Records with modeling code:
· · · · ·
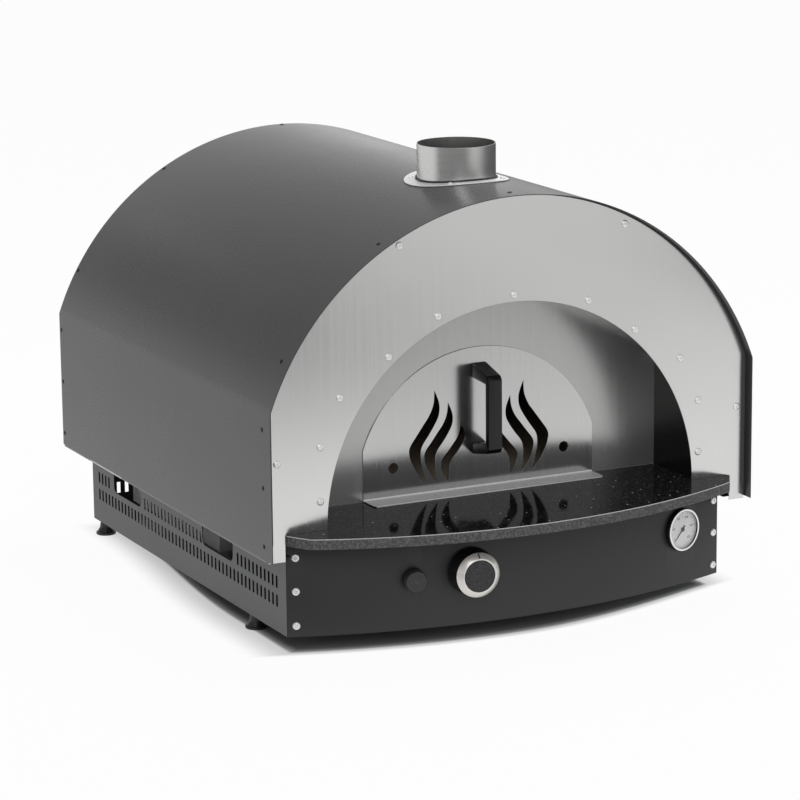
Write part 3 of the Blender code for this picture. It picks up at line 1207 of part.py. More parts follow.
def make_door(oven, steel, black):
    """Plug door with its folded foot and cut-outs, and the bow handle."""
    frame = empty("door_frame", oven, (DOOR_SHIFT, DOOR_FRONT, 0))
    foot = SHELF_TOP + GAP
    outline = arch(DOOR_HALF_WIDTH, foot, DOOR_SPRING, DOOR_CREST, VAULT_STEPS)
    door = piece("door_plate", prism(outline, 0, DOOR_SHEET, front_plane), steel, frame)
    narrow = DOOR_HALF_WIDTH - DOOR_FOOT_TAPER
    tongue = [(-narrow, -DOOR_FOOT), (narrow, -DOOR_FOOT), (DOOR_HALF_WIDTH, -DOOR_FOOT + DOOR_FOOT_TAPER)]
    tongue += [(DOOR_HALF_WIDTH, DOOR_SHEET / 2), (-DOOR_HALF_WIDTH, DOOR_SHEET / 2)]
    tongue += [(-DOOR_HALF_WIDTH, -DOOR_FOOT + DOOR_FOOT_TAPER)]
    combine(door, "UNION", prism(tongue, foot, foot + DOOR_SHEET, plan))
    through = (-OVERRUN, DOOR_SHEET + OVERRUN)
    cutters = []
    for side in (-1, 1):
        hole = rod(DOOR_HOLE_RADIUS, *through, SMALL_STEPS)
        cutters.append(along_y(hole, side * DOOR_HOLE_X, 0, SHELF_TOP + DOOR_HOLE_RISE))
        kinds = (FLAME_PLACE_SHARES, FLAME_HEIGHT_SHARES, FLAME_SWAY_SHARES, FLAME_BREADTH_SHARES)
        for place, height, sway, breadth in zip(*kinds):
            middle = side * place * DOOR_HALF_WIDTH
            tall = height * DOOR_HEIGHT
            outline = flame(side, middle, tall, sway, breadth, SHELF_TOP + FLAME_RISE)
            cutters.append(prism(outline, *through, front_plane))
    combine(door, "DIFFERENCE", joined(cutters))
    back = -GAP
    front = -HANDLE_REACH
    chamfer = HANDLE_CHAMFER
    outline = [(back, HANDLE_FOOT_LOW), (front + chamfer, HANDLE_FRONT_LOW - chamfer / 4)]
    outline += [(front, HANDLE_FRONT_LOW + chamfer), (front, HANDLE_FRONT_HIGH - chamfer)]
    outline += [(front + chamfer, HANDLE_FRONT_HIGH + chamfer / 4), (back, HANDLE_FOOT_HIGH)]
    outline += [(back, HANDLE_FOOT_HIGH - HANDLE_HIGH_ARM), (front + HANDLE_GRIP, HANDLE_INNER_HIGH)]
    outline += [(front + HANDLE_GRIP, HANDLE_INNER_LOW), (back, HANDLE_FOOT_LOW + HANDLE_LOW_ARM)]
    bar = prism(outline, -HANDLE_WIDTH / 2, HANDLE_WIDTH / 2, side_plane)
    handle = piece("door_handle", bar, black, frame)
    soften(handle, HANDLE_EDGE)


def make_feet(oven, black):
    """Levelling feet: a conical pad on a stud that screws into the base's weld nuts."""
    names = ("foot_front_left", "foot_front_right", "foot_rear_left", "foot_rear_right")
    places = [(x, y) for y in FOOT_PLACES for x in (-FOOT_X, FOOT_X)]
    top = FOOT_HEIGHT - GAP
    for name, (x, y) in zip(names, places):
        profile = [(0, 0), (FOOT_RADIUS, 0), (FOOT_RADIUS, FOOT_RIM), (FOOT_WAIST_RADIUS, FOOT_WAIST_RISE)]
        profile += [(FOOT_TOP_RADIUS, top), (STUD_RADIUS, top), (STUD_RADIUS, top + STUD_LENGTH)]
        profile += [(0, top + STUD_LENGTH)]
        foot = turned(profile, SMALL_STEPS)
        piece(name, foot, black, oven, (x, y, -BASE_HEIGHT - FOOT_HEIGHT))


def build():
    clear_scene()
    middle = (SHELF_FRONT + SHELL_DEPTH) / 2
    oven = empty("oven", location=(0, -middle, BASE_HEIGHT + FOOT_HEIGHT))
    shell_paint = material("shell_paint", (0.110, 0.113, 0.117), 0.38, 0.0)
    panel_paint = material("panel_paint", (0.075, 0.077, 0.080), 0.42, 0.0)
    base_paint = material("base_paint", (0.120, 0.123, 0.127), 0.45, 0.0)
    brushed = material("brushed_stainless", (0.640, 0.640, 0.630), 0.32, 1.0)
    zinc = material("galvanised_sheet", (0.520, 0.530, 0.540), 0.45, 1.0)
    chrome = material("chrome", (0.780, 0.780, 0.780), 0.08, 1.0)
    brass = material("brass", (0.700, 0.520, 0.240), 0.30, 1.0)
    copper = material("copper_tube", (0.720, 0.430, 0.300), 0.30, 1.0)
    granite = material("granite", (0.022, 0.022, 0.024), 0.10, 0.0)
    black = material("black_plastic", (0.012, 0.012, 0.012), 0.22, 0.0)
    rubber = material("lead_sleeve", (0.180, 0.020, 0.015), 0.60, 0.0)
    stone = material("hearth_stone", (0.560, 0.480, 0.370), 0.85, 0.0)
    board = material("insulating_board", (0.720, 0.690, 0.620), 0.90, 0.0)
    fibre = material("fibre_blanket", (0.860, 0.860, 0.840), 0.95, 0.0)
    ceramic = material("ceramic", (0.850, 0.840, 0.800), 0.35, 0.0)
    white = material("dial_face", (0.880, 0.880, 0.870), 0.50, 0.0)
    glass = material("dial_glass", (0.920, 0.940, 0.940), 0.03, 0.0)
    needle_paint = material("needle_paint", (0.020, 0.020, 0.020), 0.40, 0.0)
    make_shell(oven, shell_paint)
    make_face_plate(oven, brushed)
    make_front_frame(oven, base_paint)
    make_rear_panel(oven, base_paint)
    make_deck(oven, zinc)
    make_rails(oven, zinc)
    make_base_sides(oven, base_paint)
    make_base_rear(oven, base_paint)
    make_base_floor(oven, zinc)
    make_control_panel(oven, panel_paint)
    make_shelf(oven, granite, zinc)
    make_hood(oven, brushed)
    make_hearth(oven, zinc, board, stone)
    make_vault(oven, brushed, fibre)
    make_burner(oven, brushed, brass, ceramic)
    make_gas_line(oven, brass, copper, rubber)
    make_knob(oven, black, chrome, brass, brushed)
    make_igniter(oven, black, zinc)
    make_thermometer(oven, brushed, white, glass, needle_paint, copper)
    make_flue(oven, brushed)
    make_door(oven, brushed, black)
    make_feet(oven, black)


build()
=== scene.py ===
"""Looks of a countertop gas pizza oven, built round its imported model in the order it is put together.

Lengths are metres in the oven's own frame: x to the right, y back from the casing's front lip, z up
from the casing's bottom edge. STAND carries them to where the oven stands on its feet.
"""
from math import asin, atan2, cos, pi, radians, sin, sqrt

import bmesh
import bpy
from mathutils import Matrix, Vector


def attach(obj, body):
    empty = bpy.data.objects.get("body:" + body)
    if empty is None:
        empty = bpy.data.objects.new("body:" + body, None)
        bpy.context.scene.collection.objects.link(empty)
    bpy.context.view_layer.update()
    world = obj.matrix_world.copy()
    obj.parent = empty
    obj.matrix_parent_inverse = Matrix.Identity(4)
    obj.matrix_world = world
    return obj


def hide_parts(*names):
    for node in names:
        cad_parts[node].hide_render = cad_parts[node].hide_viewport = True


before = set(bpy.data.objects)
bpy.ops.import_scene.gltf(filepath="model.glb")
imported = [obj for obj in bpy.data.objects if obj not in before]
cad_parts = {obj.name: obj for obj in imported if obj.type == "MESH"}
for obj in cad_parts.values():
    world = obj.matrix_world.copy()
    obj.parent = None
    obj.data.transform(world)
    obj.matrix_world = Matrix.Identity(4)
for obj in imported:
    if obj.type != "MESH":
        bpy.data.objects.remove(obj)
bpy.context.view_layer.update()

# Camera: a long lens on a stand to the left of the oven's front, a little above its crest. It is
# placed in the row frame, whose origin is on the floor under the oven's middle.
EYE = Vector((-2.8307, -5.7222, 1.7927))
YAW, PITCH, ROLL = 0.457, 0.2241, -0.0104
FOCAL_LENGTH, FILM_WIDTH = 150.78, 36


def linked(name, data):
    """New object in the scene."""
    made = bpy.data.objects.new(name, data)
    bpy.context.scene.collection.objects.link(made)
    return made


sight = Vector((sin(YAW) * cos(PITCH), cos(YAW) * cos(PITCH), -sin(PITCH)))
level = Vector((cos(YAW), -sin(YAW), 0))
upright = level.cross(sight)
across = level * cos(ROLL) + upright * sin(ROLL)
above = upright * cos(ROLL) - level * sin(ROLL)
lens = bpy.data.cameras.new("camera")
lens.lens, lens.sensor_width = FOCAL_LENGTH, FILM_WIDTH
camera = linked("camera", lens)
camera.matrix_world = Matrix.Translation(EYE) @ Matrix((across, above, -sight)).transposed().to_4x4()
bpy.context.scene.camera = camera
bpy.context.scene.view_settings.view_transform = "Standard"


# Studio floor: matt white paper that fades into a white backdrop and keeps the oven's soft shadow.
# Where polished steel mirrors it, it is dark far out to the front, the right and the left, as a
# studio is beyond its lamps.
class Term:
    """A value in a material or a recipe: Python arithmetic on it adds the nodes."""

    def __init__(self, board, socket):
        self.board = board
        self.socket = socket

    def math(self, operation, second=0.0, third=0.0):
        return self.board.term("ShaderNodeMath", {0: self, 1: second, 2: third}, operation=operation)

    def __add__(self, other):
        return self.math("ADD", other)

    def __sub__(self, other):
        return self.math("SUBTRACT", other)

    def __rsub__(self, other):
        return self.math("MULTIPLY_ADD", -1.0, other)

    def __neg__(self):
        return self.math("MULTIPLY", -1.0)

    def __mul__(self, other):
        return self.math("MULTIPLY", other)

    def __gt__(self, other):
        return self.math("GREATER_THAN", other)

    __radd__ = __add__
    __rmul__ = __mul__

    def smooth(self, low, high):
        """Soft step from 0 at low to 1 at high."""
        values = {0: self, 1: low, 2: high, 3: 0.0, 4: 1.0}
        return self.board.term("ShaderNodeMapRange", values, interpolation_type="SMOOTHSTEP")


def opaque(colour):
    """Colour with its alpha. One number stands for a grey."""
    if isinstance(colour, float):
        colour = (colour, colour, colour)
    return (*colour, 1) if isinstance(colour, tuple) else colour


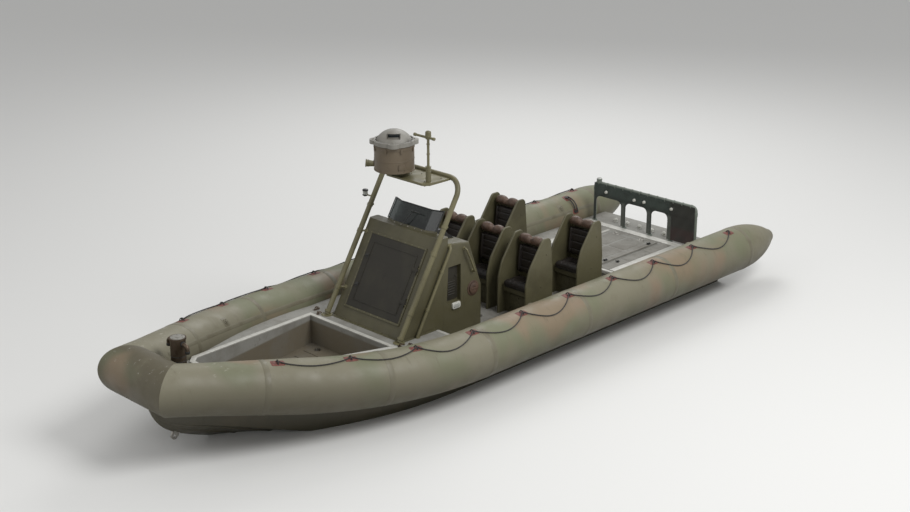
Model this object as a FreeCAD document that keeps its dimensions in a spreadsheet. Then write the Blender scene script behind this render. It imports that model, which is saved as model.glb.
· · · · ·
**Task instructions:** Read the data above. Pull out each line in which the string "Identity" appears.

**Response to this exercise:**
    obj.matrix_parent_inverse = Matrix.Identity(4)
    obj.matrix_world = Matrix.Identity(4)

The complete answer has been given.